● What is needed
Check each line of the material. Copy those containing "bodies".
───── Data section
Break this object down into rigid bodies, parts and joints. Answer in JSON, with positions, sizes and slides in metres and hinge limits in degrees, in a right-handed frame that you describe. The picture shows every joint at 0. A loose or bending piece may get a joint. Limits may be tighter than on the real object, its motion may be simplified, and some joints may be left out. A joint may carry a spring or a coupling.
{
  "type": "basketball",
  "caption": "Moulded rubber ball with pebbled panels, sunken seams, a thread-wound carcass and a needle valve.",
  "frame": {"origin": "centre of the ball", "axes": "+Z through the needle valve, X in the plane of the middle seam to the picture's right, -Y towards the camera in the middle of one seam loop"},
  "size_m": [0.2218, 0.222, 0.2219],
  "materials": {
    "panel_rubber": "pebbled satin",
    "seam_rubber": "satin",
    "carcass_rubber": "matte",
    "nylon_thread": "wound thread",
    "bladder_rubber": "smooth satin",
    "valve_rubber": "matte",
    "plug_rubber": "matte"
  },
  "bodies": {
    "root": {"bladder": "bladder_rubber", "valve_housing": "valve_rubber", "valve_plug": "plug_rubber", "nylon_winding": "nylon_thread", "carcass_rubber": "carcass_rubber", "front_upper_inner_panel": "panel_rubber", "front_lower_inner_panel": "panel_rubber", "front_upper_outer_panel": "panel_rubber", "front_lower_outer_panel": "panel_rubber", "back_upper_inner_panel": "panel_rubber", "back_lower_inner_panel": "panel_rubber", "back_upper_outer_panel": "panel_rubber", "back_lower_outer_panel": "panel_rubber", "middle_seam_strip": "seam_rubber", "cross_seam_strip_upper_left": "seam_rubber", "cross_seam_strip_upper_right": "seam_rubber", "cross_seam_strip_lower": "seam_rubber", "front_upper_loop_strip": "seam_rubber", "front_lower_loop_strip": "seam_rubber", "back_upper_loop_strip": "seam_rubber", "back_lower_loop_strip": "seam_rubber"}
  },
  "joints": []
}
──────────
● Task result
Break this object down into rigid bodies, parts and joints. Answer in JSON, with positions, sizes and slides in metres and hinge limits in degrees, in a right-handed frame that you describe. The picture shows every joint at 0. A loose or bending piece may get a joint. Limits may be tighter than on the real object, its motion may be simplified, and some joints may be left out. A joint may carry a spring or a coupling.
  "bodies": {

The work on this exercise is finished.